§ Material provided
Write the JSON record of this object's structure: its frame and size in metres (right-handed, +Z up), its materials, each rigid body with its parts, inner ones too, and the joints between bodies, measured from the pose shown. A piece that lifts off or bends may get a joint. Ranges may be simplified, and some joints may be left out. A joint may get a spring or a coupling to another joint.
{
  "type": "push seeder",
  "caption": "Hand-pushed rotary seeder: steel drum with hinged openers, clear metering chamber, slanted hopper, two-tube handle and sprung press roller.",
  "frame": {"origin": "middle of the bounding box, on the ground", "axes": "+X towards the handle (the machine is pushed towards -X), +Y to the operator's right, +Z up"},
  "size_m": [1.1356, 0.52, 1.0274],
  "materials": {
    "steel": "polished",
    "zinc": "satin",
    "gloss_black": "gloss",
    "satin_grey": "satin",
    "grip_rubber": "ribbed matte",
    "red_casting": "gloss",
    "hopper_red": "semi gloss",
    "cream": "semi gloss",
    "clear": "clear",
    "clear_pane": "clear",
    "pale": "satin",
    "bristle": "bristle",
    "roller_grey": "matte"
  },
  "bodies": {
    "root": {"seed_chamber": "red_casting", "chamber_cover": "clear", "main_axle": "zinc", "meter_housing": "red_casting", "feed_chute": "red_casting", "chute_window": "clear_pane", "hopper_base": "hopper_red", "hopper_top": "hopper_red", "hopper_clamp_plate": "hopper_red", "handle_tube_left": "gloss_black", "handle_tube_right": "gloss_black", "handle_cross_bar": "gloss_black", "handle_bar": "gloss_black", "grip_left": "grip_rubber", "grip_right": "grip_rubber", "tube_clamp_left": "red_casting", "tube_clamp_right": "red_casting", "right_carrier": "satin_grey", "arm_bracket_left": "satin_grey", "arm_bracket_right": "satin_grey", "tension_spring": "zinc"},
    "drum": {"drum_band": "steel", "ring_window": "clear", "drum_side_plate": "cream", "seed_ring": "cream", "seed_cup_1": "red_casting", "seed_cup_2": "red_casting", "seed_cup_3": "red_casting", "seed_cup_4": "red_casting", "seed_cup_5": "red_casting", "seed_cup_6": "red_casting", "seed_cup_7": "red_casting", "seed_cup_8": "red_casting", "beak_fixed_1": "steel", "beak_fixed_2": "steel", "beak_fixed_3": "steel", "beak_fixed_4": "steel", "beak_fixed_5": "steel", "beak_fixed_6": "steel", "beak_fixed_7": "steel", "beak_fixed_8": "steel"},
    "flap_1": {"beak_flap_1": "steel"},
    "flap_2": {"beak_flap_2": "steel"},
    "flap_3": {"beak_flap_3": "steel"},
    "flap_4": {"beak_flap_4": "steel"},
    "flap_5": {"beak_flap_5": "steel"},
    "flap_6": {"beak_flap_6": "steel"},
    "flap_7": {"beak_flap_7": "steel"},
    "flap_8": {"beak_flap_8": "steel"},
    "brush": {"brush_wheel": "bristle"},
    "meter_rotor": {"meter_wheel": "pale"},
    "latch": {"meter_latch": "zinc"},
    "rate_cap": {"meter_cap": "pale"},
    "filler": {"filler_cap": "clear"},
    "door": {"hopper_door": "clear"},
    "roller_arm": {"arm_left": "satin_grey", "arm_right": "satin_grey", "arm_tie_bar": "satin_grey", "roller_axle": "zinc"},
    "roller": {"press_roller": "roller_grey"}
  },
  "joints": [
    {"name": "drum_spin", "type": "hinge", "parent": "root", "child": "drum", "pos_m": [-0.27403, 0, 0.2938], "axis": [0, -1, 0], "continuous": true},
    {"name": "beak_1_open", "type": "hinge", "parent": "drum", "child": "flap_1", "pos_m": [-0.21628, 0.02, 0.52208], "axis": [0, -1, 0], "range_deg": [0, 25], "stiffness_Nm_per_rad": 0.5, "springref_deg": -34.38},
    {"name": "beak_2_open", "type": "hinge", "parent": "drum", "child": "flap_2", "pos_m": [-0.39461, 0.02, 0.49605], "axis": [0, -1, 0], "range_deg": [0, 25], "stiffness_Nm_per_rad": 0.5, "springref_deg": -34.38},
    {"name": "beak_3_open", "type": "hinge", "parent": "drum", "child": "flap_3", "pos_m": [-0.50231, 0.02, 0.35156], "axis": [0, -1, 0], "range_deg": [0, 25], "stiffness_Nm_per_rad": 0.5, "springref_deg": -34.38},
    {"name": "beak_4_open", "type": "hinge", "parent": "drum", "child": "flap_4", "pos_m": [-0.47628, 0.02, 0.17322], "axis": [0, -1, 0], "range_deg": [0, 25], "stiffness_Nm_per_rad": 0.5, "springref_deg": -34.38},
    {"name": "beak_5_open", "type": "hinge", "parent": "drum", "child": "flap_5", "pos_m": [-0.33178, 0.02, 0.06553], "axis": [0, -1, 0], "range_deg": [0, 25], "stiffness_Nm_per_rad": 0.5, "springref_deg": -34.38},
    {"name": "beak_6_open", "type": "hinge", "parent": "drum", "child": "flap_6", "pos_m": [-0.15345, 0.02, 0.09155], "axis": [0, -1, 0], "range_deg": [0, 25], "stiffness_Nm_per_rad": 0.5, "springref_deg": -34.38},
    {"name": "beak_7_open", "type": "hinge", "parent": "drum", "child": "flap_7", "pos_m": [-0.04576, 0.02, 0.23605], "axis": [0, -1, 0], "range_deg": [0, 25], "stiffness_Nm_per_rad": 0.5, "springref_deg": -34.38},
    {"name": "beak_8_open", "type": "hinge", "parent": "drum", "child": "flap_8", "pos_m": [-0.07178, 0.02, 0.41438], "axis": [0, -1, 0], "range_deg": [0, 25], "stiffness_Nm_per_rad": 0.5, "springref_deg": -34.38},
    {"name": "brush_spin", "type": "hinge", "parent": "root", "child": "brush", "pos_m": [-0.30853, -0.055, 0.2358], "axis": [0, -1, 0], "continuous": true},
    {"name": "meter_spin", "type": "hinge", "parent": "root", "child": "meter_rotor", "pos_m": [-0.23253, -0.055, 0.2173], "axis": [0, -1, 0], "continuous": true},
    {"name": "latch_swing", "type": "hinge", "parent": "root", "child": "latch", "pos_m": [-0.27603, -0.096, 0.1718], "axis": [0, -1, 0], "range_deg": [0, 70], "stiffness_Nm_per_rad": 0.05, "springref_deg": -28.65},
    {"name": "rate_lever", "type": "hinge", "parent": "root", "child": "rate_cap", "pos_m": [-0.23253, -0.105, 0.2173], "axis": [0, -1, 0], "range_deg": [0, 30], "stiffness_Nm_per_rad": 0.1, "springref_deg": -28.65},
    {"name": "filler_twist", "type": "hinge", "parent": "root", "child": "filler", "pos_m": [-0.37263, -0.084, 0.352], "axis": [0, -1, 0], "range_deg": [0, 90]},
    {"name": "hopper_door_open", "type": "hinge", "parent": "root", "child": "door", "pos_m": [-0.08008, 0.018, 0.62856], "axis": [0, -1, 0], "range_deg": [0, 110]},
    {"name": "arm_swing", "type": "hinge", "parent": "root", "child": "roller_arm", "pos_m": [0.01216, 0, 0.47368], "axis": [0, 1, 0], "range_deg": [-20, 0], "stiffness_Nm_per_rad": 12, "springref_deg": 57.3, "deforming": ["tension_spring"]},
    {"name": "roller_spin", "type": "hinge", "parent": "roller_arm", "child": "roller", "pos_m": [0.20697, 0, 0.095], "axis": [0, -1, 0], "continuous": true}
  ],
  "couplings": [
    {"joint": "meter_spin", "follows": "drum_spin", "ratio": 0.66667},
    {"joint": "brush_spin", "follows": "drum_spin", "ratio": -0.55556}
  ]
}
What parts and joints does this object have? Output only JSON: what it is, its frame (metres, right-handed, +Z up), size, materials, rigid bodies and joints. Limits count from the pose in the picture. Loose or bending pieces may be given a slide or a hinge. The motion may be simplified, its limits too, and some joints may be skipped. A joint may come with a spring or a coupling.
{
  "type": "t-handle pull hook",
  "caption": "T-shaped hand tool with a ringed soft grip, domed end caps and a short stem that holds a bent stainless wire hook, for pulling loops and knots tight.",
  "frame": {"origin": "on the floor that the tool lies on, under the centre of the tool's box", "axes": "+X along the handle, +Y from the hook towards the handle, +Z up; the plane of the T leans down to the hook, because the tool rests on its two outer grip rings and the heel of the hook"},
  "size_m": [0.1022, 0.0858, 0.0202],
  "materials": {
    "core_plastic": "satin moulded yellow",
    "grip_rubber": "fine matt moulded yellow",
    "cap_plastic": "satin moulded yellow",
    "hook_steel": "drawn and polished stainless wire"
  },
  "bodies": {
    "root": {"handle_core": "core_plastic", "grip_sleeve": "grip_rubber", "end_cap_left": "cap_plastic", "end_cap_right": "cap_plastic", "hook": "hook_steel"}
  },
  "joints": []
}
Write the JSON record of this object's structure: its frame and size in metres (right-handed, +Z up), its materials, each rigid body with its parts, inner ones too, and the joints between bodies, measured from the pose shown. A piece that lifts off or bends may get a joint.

§ Your goal
Quote the line that contains "What parts and" and each line after it through the end of the data, exactly, leaving out everything else.

§ Output of the task
What parts and joints does this object have? Output only JSON: what it is, its frame (metres, right-handed, +Z up), size, materials, rigid bodies and joints. Limits count from the pose in the picture. Loose or bending pieces may be given a slide or a hinge. The motion may be simplified, its limits too, and some joints may be skipped. A joint may come with a spring or a coupling.
{
  "type": "t-handle pull hook",
  "caption": "T-shaped hand tool with a ringed soft grip, domed end caps and a short stem that holds a bent stainless wire hook, for pulling loops and knots tight.",
  "frame": {"origin": "on the floor that the tool lies on, under the centre of the tool's box", "axes": "+X along the handle, +Y from the hook towards the handle, +Z up; the plane of the T leans down to the hook, because the tool rests on its two outer grip rings and the heel of the hook"},
  "size_m": [0.1022, 0.0858, 0.0202],
  "materials": {
    "core_plastic": "satin moulded yellow",
    "grip_rubber": "fine matt moulded yellow",
    "cap_plastic": "satin moulded yellow",
    "hook_steel": "drawn and polished stainless wire"
  },
  "bodies": {
    "root": {"handle_core": "core_plastic", "grip_sleeve": "grip_rubber", "end_cap_left": "cap_plastic", "end_cap_right": "cap_plastic", "hook": "hook_steel"}
  },
  "joints": []
}
Write the JSON record of this object's structure: its frame and size in metres (right-handed, +Z up), its materials, each rigid body with its parts, inner ones too, and the joints between bodies, measured from the pose shown. A piece that lifts off or bends may get a joint.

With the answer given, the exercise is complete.